Review the material line by line. Identify and copy every line that contains the string "scene".

▶ **THE DATA**
_ _ _ _ _ _ _

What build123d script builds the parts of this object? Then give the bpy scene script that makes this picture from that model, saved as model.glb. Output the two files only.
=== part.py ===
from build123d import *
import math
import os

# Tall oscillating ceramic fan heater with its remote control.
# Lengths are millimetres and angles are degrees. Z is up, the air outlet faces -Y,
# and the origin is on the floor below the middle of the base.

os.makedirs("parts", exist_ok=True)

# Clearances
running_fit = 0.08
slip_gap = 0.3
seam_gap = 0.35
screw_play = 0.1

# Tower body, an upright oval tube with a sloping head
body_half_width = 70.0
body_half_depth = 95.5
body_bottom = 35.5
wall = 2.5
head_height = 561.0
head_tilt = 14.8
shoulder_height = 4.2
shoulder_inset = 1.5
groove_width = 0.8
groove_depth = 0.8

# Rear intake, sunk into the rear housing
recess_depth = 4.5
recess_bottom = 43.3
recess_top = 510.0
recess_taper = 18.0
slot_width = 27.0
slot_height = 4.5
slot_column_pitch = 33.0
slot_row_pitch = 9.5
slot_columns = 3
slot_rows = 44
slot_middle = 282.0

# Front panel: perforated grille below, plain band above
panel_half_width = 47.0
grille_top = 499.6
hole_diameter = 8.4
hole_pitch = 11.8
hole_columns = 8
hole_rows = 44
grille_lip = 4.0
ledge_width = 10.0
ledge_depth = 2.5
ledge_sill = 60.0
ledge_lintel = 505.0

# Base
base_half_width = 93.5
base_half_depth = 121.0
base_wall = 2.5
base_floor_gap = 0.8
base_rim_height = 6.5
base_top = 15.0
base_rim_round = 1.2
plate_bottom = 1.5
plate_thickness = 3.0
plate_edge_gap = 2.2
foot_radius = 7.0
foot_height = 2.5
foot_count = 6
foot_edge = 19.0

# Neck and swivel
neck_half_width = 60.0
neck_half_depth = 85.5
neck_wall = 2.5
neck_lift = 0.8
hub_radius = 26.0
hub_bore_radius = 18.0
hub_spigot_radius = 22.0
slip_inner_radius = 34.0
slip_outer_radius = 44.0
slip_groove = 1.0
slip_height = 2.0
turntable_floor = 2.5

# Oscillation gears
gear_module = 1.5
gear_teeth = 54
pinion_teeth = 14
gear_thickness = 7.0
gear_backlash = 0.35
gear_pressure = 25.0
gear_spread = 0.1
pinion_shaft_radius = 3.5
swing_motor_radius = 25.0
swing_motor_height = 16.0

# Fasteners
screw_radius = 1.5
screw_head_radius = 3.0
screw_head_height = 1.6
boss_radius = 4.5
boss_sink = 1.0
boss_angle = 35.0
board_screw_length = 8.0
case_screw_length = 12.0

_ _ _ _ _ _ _

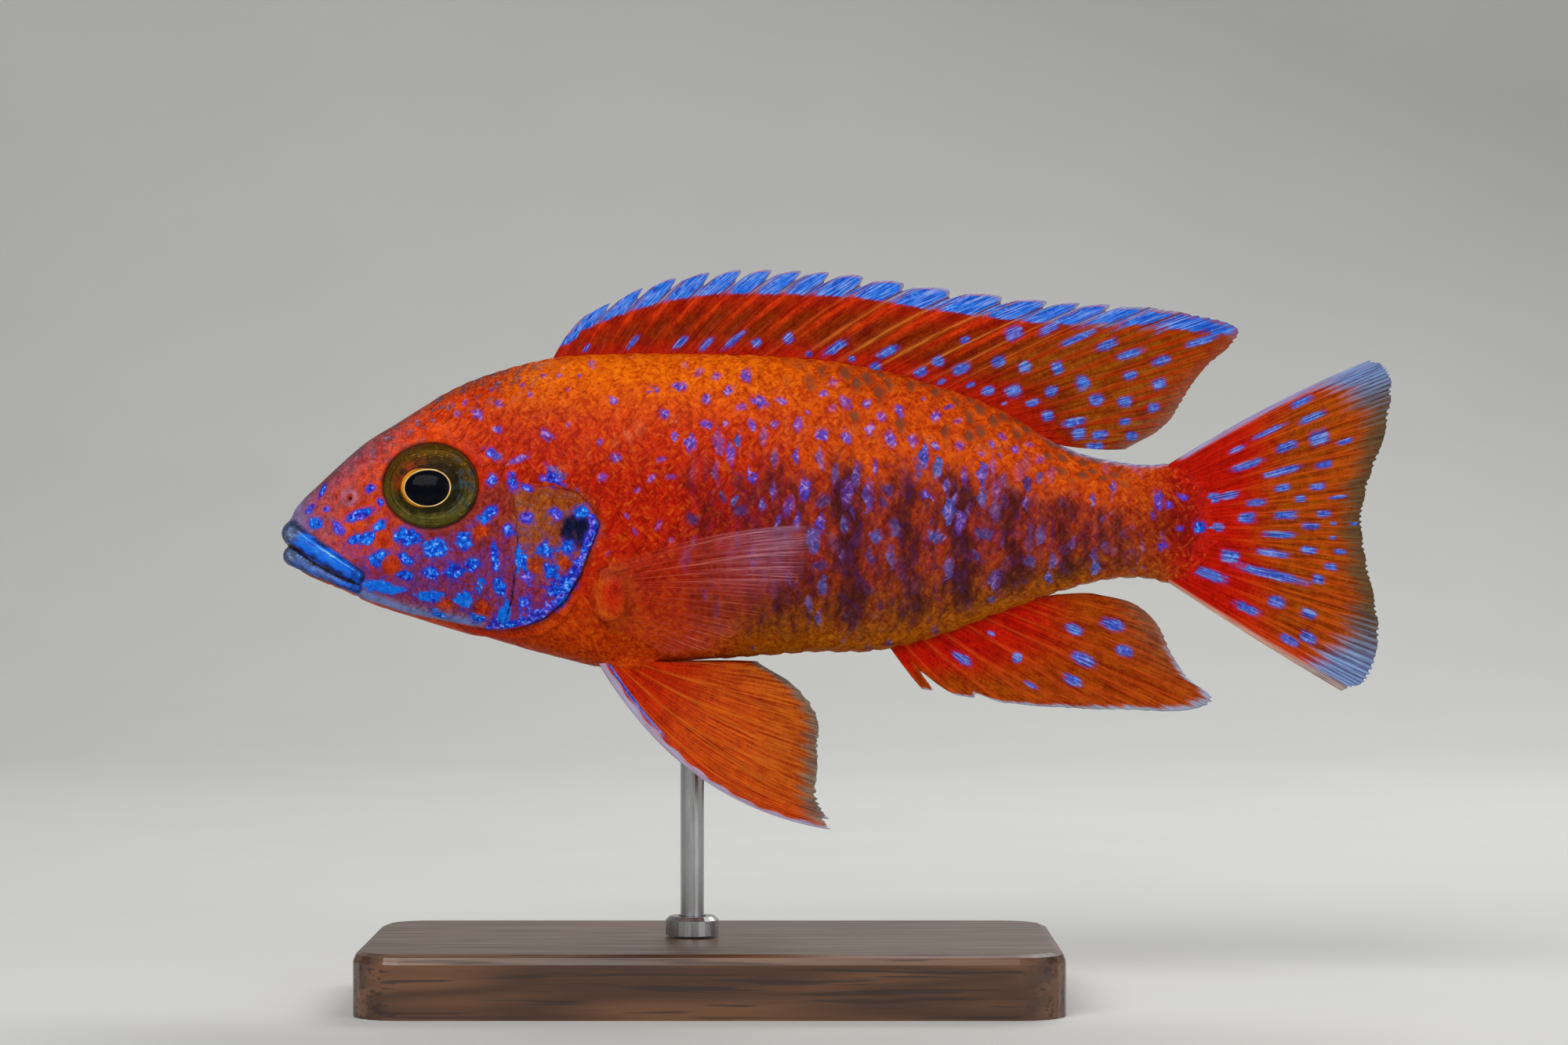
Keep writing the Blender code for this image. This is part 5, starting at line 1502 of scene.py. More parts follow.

_ _ _ _ _ _ _

▶ **REPLY**
What build123d script builds the parts of this object? Then give the bpy scene script that makes this picture from that model, saved as model.glb. Output the two files only.
Keep writing the Blender code for this image. This is part 5, starting at line 1502 of scene.py. More parts follow.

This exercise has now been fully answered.